2. Wear thongs in the shower & gum boots to and from the shower. I don‘t trust the infused ‘mud’ between the showers and port-a-loos for a second.
3. Don‘t record performances. A couple of snaps of your fave band are ok, but recording it will only annoy punters around you, you’ll end up with shit videos that you’ll never watch & eventually delete to make space; and why not leave it to the professionals? Channel [V] will get better footage anyway! Also, you’ll make Jack White‘s dreams come true. Bless his little cotton socks.
4. Use deodorant. Cannot stress this one enough. Also, tell your friends. This advice comes from someone who is 5ft2 and subsequently, whose face is unfortunately at the perfect armpit height of the crowd for the majority of the festival.
5. Don‘t do drugs. Drugs are bad mmmkay. Ok now that’s out of the way, if you do carry narcotics expect police & their furry friends to give you a very public demonstration involving the awesome power of the canine sniffer. Don‘t be surprised by their presence. If you are surprised it can be deduced that you’re obvs on something right now so you forget reading this completely. (BTW: You’re high right now & patient/alert enough to read this? How are you doing that? I’m not even mad. That’s amazing). I digress, if you are caught off guard, don‘t swallow your whole stash like an idiot. Scholars maintain that drug diversion, a police record or even in extreme cases jail time is widely accepted as being preferable to death.
6. Hand sanitiser. I only condone its use in 2 situations. Hospitals & port-a-loos. Wait, maybe if you accidentally touch Ke$ha. Anyway, did you ever see that episode of Embarrassing Bodies where they went to that festival & tested those people & the results showed they had faecal matter all over them? Ew. Don‘t become a statistic.
7. Mum tip: freeze large bottles of water to place into your esky as well as the standard party ice. It can stay frozen for days and your beer/cheese will stay cold all weekend!
8. Ladies (or nipple conscious gentlemen): Don‘t wear halter tops or anything designed with a zipper that has the capability of exposing all in one fell swoop. Seen this one happen too many times (I’m looking at you Janet Jackson) that I no longer feel sorry for the unsuspecting victim. Also, hold any merch you’ve purchased tight. Had my freshly acquired Strokes t-shirt stolen right out from under me.
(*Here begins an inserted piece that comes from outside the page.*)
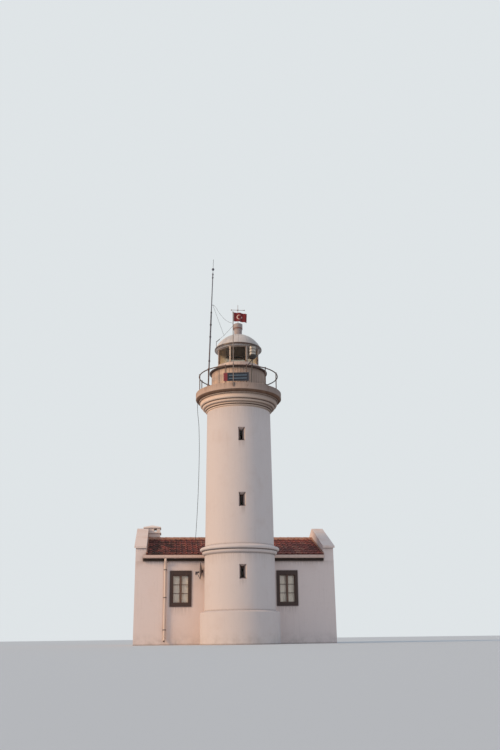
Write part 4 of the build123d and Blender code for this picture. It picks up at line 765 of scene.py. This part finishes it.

It was like losing Golden Boy all over again.
9. A great idea that I’ve never actually managed to put into practise for reasons that may or may not involve FOMO mixed with inebriation is to plan to return to your campsite & put on warmer clothes in the evening. This would (theoretically) save you from shivering back to your cold air mattress at 2am regretting life choices. I’m going to try again this year!
10. If your tent is indistinguishable while sober, do you honestly think the cold, drunk, shell of a person you once were will be able to find it? Mark your tent with a flag or something that will stand out when you’re staggering through the war zone, activating trip wires everywhere.
+1 for good value: The Shewee. don‘t get me wrong. I would never condone the use of one & deplore any male that eliminates waste in my eye/foot/nose line but you know, equality for women I guess, so, yeah this is a thing. Bogans rejoice!